# WORK INSTRUCTIONS
Set down the lines from the one containing "Model this object" to the one containing "groove_play = 0.1", both lines included, exactly as they stand and with no other lines.

Data records
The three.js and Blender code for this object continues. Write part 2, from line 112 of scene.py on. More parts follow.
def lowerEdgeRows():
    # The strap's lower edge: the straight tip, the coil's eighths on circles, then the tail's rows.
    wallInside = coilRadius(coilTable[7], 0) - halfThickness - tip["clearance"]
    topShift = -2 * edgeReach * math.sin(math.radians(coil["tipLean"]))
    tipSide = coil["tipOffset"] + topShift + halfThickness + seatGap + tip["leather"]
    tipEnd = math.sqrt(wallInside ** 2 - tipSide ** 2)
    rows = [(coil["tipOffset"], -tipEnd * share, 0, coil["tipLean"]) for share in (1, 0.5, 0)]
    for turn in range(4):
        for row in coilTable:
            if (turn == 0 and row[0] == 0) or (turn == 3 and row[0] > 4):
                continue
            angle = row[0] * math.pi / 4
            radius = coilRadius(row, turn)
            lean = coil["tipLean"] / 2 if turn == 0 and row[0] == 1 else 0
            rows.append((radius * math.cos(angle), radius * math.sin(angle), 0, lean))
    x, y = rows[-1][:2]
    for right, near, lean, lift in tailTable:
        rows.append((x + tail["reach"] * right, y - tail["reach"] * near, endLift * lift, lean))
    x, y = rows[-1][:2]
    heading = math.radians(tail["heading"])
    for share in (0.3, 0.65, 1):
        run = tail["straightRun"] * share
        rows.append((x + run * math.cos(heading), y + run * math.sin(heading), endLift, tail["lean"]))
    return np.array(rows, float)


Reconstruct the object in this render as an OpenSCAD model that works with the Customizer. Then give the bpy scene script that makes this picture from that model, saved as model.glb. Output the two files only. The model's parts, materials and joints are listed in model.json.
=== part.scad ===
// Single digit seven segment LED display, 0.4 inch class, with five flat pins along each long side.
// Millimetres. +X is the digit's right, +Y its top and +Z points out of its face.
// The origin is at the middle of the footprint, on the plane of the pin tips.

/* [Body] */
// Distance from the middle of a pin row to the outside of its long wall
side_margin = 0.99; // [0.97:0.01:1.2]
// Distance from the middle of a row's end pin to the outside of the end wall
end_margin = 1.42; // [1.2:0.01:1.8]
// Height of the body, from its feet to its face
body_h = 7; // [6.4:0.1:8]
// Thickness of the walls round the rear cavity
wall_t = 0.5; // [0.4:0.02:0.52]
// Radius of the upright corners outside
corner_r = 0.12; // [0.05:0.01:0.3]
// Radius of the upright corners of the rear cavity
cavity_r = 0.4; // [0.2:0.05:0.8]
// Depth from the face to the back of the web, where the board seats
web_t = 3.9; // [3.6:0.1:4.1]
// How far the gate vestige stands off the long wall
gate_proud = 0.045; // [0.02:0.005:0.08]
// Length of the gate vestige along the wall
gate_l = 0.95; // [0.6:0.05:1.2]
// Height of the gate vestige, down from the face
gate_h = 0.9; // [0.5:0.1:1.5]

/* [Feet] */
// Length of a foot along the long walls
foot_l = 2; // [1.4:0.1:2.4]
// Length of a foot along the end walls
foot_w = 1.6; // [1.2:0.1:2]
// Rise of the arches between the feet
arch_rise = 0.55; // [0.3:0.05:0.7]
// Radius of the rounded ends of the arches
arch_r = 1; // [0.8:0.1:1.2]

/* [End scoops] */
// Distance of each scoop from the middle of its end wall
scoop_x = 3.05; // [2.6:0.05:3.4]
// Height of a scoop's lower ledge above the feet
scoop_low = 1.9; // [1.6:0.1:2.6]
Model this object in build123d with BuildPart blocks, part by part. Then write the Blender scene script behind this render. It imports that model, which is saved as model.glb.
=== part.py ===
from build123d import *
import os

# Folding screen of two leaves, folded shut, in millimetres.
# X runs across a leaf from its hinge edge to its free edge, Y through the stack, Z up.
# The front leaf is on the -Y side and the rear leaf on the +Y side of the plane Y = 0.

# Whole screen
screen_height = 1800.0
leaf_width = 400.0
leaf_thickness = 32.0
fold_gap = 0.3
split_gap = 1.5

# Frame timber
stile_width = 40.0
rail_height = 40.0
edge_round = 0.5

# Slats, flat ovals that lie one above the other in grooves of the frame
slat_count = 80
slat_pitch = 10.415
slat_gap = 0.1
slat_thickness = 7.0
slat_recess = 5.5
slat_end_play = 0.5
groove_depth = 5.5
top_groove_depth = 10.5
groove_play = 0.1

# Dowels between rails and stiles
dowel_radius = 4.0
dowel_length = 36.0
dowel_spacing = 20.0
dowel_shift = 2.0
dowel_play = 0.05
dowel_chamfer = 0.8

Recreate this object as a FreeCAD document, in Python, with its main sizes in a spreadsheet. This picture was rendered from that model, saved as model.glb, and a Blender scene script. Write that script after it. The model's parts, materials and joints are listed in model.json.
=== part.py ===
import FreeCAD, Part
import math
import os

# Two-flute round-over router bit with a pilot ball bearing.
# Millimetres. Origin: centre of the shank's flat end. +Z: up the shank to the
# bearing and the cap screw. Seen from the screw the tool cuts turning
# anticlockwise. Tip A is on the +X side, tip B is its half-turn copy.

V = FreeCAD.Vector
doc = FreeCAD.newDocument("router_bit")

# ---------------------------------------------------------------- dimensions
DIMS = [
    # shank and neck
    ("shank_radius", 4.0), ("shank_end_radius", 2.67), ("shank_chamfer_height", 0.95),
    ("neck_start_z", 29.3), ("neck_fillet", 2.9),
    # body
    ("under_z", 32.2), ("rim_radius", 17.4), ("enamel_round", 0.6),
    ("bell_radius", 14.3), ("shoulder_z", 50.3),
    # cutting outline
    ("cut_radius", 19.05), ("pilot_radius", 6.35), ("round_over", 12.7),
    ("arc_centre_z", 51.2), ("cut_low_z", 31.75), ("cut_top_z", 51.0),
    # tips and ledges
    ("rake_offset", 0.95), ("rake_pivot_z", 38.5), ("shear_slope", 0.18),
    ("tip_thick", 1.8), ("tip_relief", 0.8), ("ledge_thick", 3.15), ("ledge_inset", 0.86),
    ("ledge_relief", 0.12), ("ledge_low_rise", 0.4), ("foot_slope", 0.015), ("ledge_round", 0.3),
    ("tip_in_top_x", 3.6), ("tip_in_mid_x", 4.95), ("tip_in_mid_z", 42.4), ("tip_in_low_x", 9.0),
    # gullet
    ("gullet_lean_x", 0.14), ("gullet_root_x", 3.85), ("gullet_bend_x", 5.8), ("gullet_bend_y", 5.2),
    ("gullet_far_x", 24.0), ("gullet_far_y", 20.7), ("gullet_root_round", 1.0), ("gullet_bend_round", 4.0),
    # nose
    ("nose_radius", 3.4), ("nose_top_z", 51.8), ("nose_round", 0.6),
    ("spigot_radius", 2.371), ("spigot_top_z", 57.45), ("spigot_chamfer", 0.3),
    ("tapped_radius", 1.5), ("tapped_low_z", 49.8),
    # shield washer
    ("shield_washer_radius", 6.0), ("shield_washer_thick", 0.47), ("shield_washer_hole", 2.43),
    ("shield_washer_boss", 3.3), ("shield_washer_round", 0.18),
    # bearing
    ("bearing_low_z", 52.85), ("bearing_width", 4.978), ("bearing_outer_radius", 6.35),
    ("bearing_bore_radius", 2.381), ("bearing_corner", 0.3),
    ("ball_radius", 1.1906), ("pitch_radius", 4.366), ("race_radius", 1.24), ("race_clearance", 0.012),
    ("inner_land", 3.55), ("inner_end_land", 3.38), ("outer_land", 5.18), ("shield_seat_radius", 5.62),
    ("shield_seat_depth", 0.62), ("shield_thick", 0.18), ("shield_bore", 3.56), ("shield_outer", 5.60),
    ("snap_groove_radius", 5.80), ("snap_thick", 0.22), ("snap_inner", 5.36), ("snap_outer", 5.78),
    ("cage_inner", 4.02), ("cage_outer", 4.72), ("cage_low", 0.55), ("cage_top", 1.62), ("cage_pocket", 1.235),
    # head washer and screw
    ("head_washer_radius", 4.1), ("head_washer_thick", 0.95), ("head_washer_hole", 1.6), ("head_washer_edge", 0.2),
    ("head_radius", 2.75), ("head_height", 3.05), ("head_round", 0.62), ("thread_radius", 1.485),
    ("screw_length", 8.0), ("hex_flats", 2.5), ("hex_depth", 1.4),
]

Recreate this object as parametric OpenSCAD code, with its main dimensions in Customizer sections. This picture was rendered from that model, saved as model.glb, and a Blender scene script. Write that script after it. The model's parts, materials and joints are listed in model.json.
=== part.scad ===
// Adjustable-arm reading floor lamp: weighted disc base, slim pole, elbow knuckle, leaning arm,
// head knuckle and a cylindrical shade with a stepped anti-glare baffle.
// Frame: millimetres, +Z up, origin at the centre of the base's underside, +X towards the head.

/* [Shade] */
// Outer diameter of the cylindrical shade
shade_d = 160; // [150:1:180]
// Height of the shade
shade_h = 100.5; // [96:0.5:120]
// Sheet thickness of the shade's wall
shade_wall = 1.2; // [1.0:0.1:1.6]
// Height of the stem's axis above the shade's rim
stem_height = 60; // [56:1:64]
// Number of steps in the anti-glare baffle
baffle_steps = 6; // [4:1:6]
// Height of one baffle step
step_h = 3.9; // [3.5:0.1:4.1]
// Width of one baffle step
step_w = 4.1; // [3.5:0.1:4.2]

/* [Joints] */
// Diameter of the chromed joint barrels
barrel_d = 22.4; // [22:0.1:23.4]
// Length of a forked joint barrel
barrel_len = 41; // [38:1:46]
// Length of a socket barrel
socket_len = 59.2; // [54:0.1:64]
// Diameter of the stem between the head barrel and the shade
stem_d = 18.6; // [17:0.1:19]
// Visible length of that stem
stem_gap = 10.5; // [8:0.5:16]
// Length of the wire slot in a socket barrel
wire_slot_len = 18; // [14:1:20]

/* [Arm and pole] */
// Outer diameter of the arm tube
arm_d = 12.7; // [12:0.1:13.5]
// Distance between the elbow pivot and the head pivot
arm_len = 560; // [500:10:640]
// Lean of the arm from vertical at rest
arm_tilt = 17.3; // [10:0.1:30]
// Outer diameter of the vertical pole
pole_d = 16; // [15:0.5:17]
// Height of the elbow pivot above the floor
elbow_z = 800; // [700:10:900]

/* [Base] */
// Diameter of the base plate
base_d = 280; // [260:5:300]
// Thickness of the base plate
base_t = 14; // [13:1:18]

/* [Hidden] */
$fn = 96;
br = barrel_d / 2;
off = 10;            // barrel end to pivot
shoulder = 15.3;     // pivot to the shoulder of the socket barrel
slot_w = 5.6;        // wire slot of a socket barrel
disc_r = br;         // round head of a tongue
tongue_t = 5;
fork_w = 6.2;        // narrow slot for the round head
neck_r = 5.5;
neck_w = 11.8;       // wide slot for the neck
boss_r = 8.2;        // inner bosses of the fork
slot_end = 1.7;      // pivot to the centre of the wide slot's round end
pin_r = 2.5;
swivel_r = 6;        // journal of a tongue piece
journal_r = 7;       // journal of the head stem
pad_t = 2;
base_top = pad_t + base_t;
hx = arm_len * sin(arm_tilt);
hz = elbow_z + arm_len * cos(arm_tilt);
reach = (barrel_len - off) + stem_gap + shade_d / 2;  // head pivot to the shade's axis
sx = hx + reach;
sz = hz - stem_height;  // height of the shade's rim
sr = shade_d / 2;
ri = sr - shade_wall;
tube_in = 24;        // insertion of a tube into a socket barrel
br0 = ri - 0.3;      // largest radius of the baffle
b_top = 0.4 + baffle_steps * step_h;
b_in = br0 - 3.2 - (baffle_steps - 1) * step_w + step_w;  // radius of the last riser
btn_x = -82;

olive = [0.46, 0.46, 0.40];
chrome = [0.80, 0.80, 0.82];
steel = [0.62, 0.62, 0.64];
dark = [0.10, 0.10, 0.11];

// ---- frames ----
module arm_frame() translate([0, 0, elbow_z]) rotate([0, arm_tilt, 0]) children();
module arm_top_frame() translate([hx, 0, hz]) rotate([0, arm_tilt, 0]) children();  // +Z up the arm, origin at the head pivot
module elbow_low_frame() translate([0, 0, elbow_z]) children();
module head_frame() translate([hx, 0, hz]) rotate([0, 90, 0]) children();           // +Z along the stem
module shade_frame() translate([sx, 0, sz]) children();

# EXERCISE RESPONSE
Model this object in build123d with BuildPart blocks, part by part. Then write the Blender scene script behind this render. It imports that model, which is saved as model.glb.
=== part.py ===
from build123d import *
import os

# Folding screen of two leaves, folded shut, in millimetres.
# X runs across a leaf from its hinge edge to its free edge, Y through the stack, Z up.
# The front leaf is on the -Y side and the rear leaf on the +Y side of the plane Y = 0.

# Whole screen
screen_height = 1800.0
leaf_width = 400.0
leaf_thickness = 32.0
fold_gap = 0.3
split_gap = 1.5

# Frame timber
stile_width = 40.0
rail_height = 40.0
edge_round = 0.5

# Slats, flat ovals that lie one above the other in grooves of the frame
slat_count = 80
slat_pitch = 10.415
slat_gap = 0.1
slat_thickness = 7.0
slat_recess = 5.5
slat_end_play = 0.5
groove_depth = 5.5
top_groove_depth = 10.5
groove_play = 0.1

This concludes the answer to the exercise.